Premessa: questa recensione è immorale, è un doppione, che probabilmente avrà fatto slittare dalla homepage una qualche analisi più degna di esistere. Avevo solo un gran impulso di scrivere su quest’opera.
Al primo ascolto rimasi indifferente, anzi, provai una sorta di repulsione, reputando l’album pretenzioso, arrangiato in maniera kitsch e troppo evidentemente ingenuo nella sua aria da ’67’s Summer Of Love. Dopo numerose altre “sedute”, riuscii ad uscire dall’apatia riconoscendo almeno la cura del tappeto sonoro e un bel pezzo drammatico come “The House Is Not A Motel”. Lo rimisi sullo scaffale, accanto a The Byrds e Grateful Dead, e ci rimase per un lungo periodo. Un paio di settimane fa, chissà perché, lo ripresi in mano. Sarà stato il ventesimo ascolto, suppergiù, ma finalmente qualcosa si mosse, così lo riascoltai almeno un’altra ventina di volte, e lo sto facendo tutt’ora.
"Forever Changes", dei californiani Love, è uno dei più grandi album della Storia della musica, uno dei simboli dell’intera stagione psichedelica, uno dei più fulgidi e drammatici esempi di intimità sonora. L’anno è il 1967, lo stesso del terremotante debutto dei The Doors che uscirono per la stessa etichetta (Elektra Records, fino ad allora specializzata in musica folk). I Love erano già al terzo lavoro, ed il precedente Da Capo, con le sue influenze jazz e acide, aveva messo in mostra una grande creatività free form. Invece di proseguire sul quella strada, che verrà dominata da un certo Hendrix, il gruppo cambia direzione allontanandosi dalla strumentazione elettrica e dalla foga rockettara. In quest’opera, le chitarre elettriche non sono presenti in più che tre pezzi, e così anche le tastiere sono quasi del tutto accantonate a favore di una composta ma fondamentale sezione di archi e fiati.
Per capire il perché di una scelta così controcorrente rispetto alle tendenze dell’epoca (vedi Jefferson Airplane, Cream, Big Brother & The Holding Co.), bisogna immergersi nell’atmosfera di tali giorni, tra il giugno e l’agosto del 1967 negli studi della Elektra: la band è pressata dai buoni riscontri dei due precedenti album, i membri sono divisi da incomprensioni personali anche a causa dell’uso sfrenato di droghe. Al centro di questo, Arthur Lee, il leader di questo ensemble, è sempre più perso nel suo disagio, e vagheggia su vita e morte, su music-business ed isolamento (dalla canzone “The Red Telephone”: “sitting on the hillside/watching all the people die/I’ll feel much better in the other side”).

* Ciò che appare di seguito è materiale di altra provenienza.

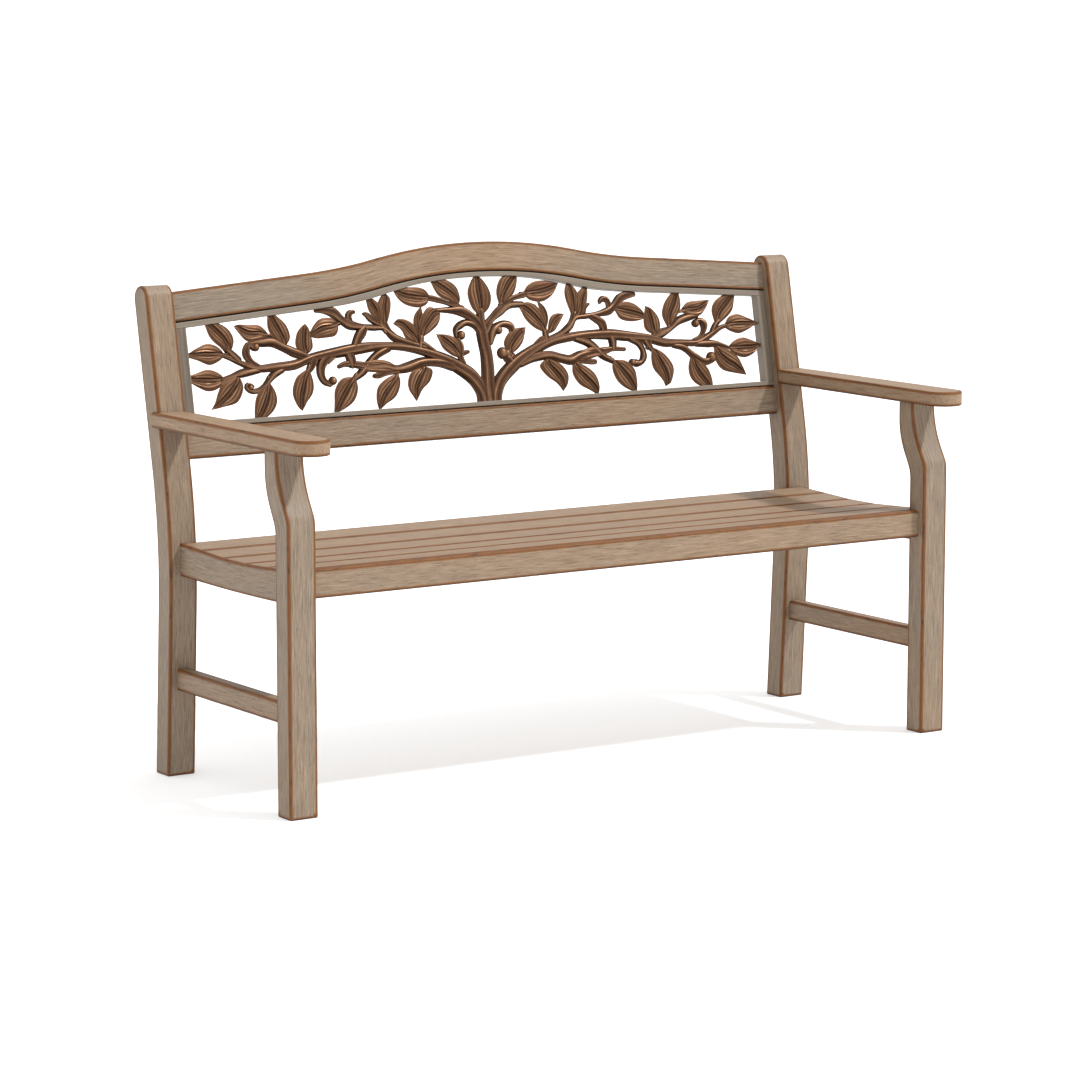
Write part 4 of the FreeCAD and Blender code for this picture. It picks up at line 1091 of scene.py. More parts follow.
@dataclass
class Seat:
    """The dished seat: slats, side rails, apron and rear rail; y is counted from the front legs' fronts."""

    dish: tuple[tuple[float, float], ...] = (
        (0.039, 0.452), (0.1185, 0.447), (0.2015, 0.443), (0.2845, 0.443), (0.3675, 0.447), (0.448, 0.4505))
    gap: float = 0.005
    thickness: float = 0.018
    half_length: float = 0.732
    slat_arris: float = 0.0024
    slat_wear: float = 0.003
    slat_warmth: float = 0.85
    slat_steps: int = 8
    rail_outer_x: float = 0.738
    rail_thickness: float = 0.027
    rail_depth: float = 0.062
    rail_bottom: float = 0.389
    rail_arch: float = 0.003
    rail_steps: int = 40
    rebate_play: float = 0.0004
    rebate_overshoot: float = 0.01
    cutter_width: float = 0.05
    cross_warmth: float = 0.6

    def height(self, y: float) -> float:
        """The height of the seat's surface at a place behind the front legs' faces."""
        for (y_low, z_low), (y_high, z_high) in zip(self.dish, self.dish[1:]):
            if y <= y_high:
                break
        return z_low + (z_high - z_low) * (y - y_low) / (y_high - y_low)

    def slat(self, index: int) -> Object:
        """One slat, counted from the front."""
        half_gap = self.gap / 2.0
        y_low = self.dish[index][0] + (half_gap if index else 0.0)
        y_high = self.dish[index + 1][0] - (half_gap if index < len(self.dish) - 2 else 0.0)
        length = 2.0 * self.half_length
        billet = Billet(length, y_high - y_low, self.thickness, arris=self.slat_arris,
                        stations=evenly(length, self.slat_steps), warmth=self.slat_warmth,
                        wear=self.slat_wear if index else 0.0)

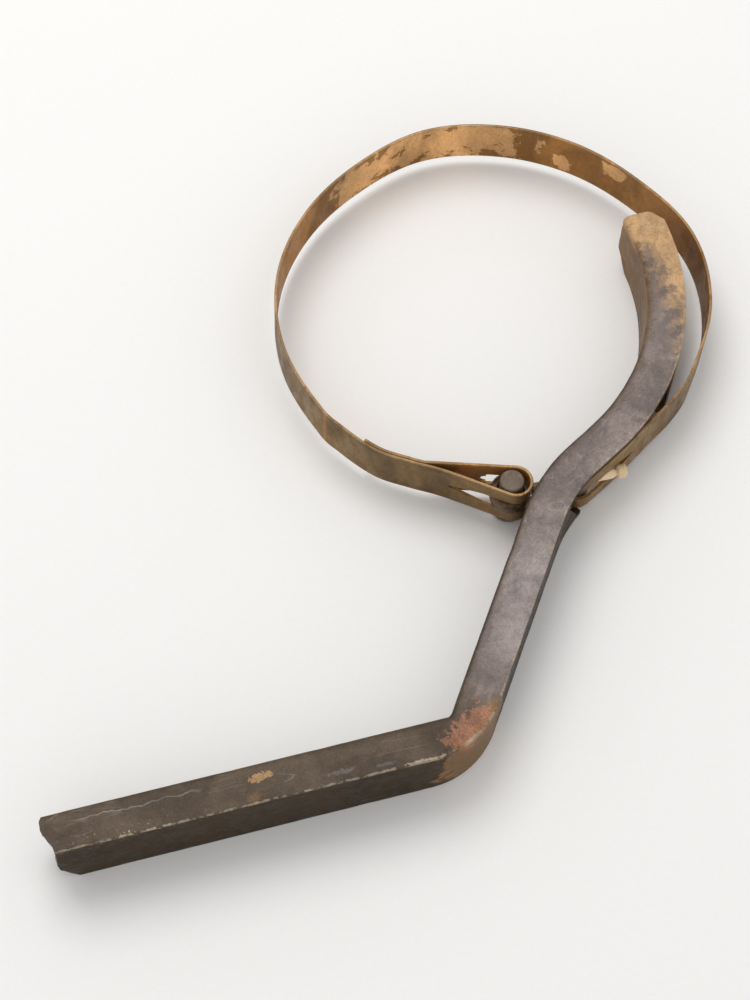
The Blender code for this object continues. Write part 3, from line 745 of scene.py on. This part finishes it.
def locate(points, line):
    """Along, across (left is positive) and heading of each point, from the nearest place on a line."""
    line = np.array([(p.x, p.y) for p in line])
    steps = line[1:] - line[:-1]
    lengths = np.hypot(steps[:, 0], steps[:, 1])
    starts = np.concatenate(([0.0], np.cumsum(lengths)[:-1]))
    units = steps / lengths[:, None]
    away = points[:, None, :2] - line[None, :-1]
    reach = np.einsum("ijk,jk->ij", away, units)
    inside = np.clip(reach, 0.0, lengths)
    inside[:, 0] = np.minimum(reach[:, 0], lengths[0])
    inside[:, -1] = np.maximum(reach[:, -1], 0.0)
    foot = line[None, :-1] + inside[:, :, None] * units[None]
    distance = np.hypot(*np.moveaxis(points[:, None, :2] - foot, 2, 0))
    best = distance.argmin(axis=1)
    row = np.arange(len(points))
    side = units[best, 0] * away[row, best, 1] - units[best, 1] * away[row, best, 0]
    return starts[best] + inside[row, best], side, units[best]


def store_track(mesh, line):
    """Keeps how far along, how far across and how high each point is, for the material."""
    points = points_of(mesh)
    along, across, _ = locate(points, line)
    attribute = mesh.attributes.new("track", "FLOAT_VECTOR", "POINT")
    values = np.stack((along, across, points[:, 2]), axis=1)
    attribute.data.foreach_set("vector", values.astype(np.float32).ravel())


def arc(centre, radius, start, end, step):
    count = max(2, math.ceil(abs(end - start) / step))
    return [centre + direction(start + (end - start) * k / count) * radius for k in range(count + 1)]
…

Dopo delle quasi inconcludenti sessioni di giugno, la band si prende un mese per pensare, comporre, schiarirsi le idee. Tornano in studio ad agosto, e nasce il capolavoro.
La prima canzone, “Alone Again Or”composta e cantata dall’altro cardine Bryan McLean, è già un capolavoro dentro il capolavoro: chitarre acustiche e archi, un assolo di tromba dai ricordi latino-americani; la voce di McLean, curiosamente ma volutamente, fu mixata da Lee non in perfetta armonia con gli arrangiamenti e le seconde voci, creando un effetto quasi dissonante e “storto”. La già citata “The House Is Not A Motel” è il pezzo più duro e acido dell’opera, oltre che il più evidentemente drammatico (“the water’s turned to blood”). Altre composizioni imprescindibili “Old Man”, “The Red Telephone” e la conclusiva “You Set The Scene”, mentre merita una menzione a parte la splendidamente arrangiata (e dal titolo chilometrico) “Maybe The People Would Be The Times Or Between Clark And Hilldale”: una canzone incredibile in quanto ad intensità e misura.
Arthur Lee pensava era convinto di morire (effetti collaterali dell’LSD?), e questo doveva essere il suo personale requiem. Morirà di cancro molti anni più tardi, dopo una vita di tossicodipendenza e grane legali, ma il suo operato rimane lì, sublimato in "Forever Changes", intoccabile in ogni suo solco. Al pari (…?) del debutto Doorsiano, del Cuscino dell’Aeroplano Jefferson, questa non è solo Storia, è di più.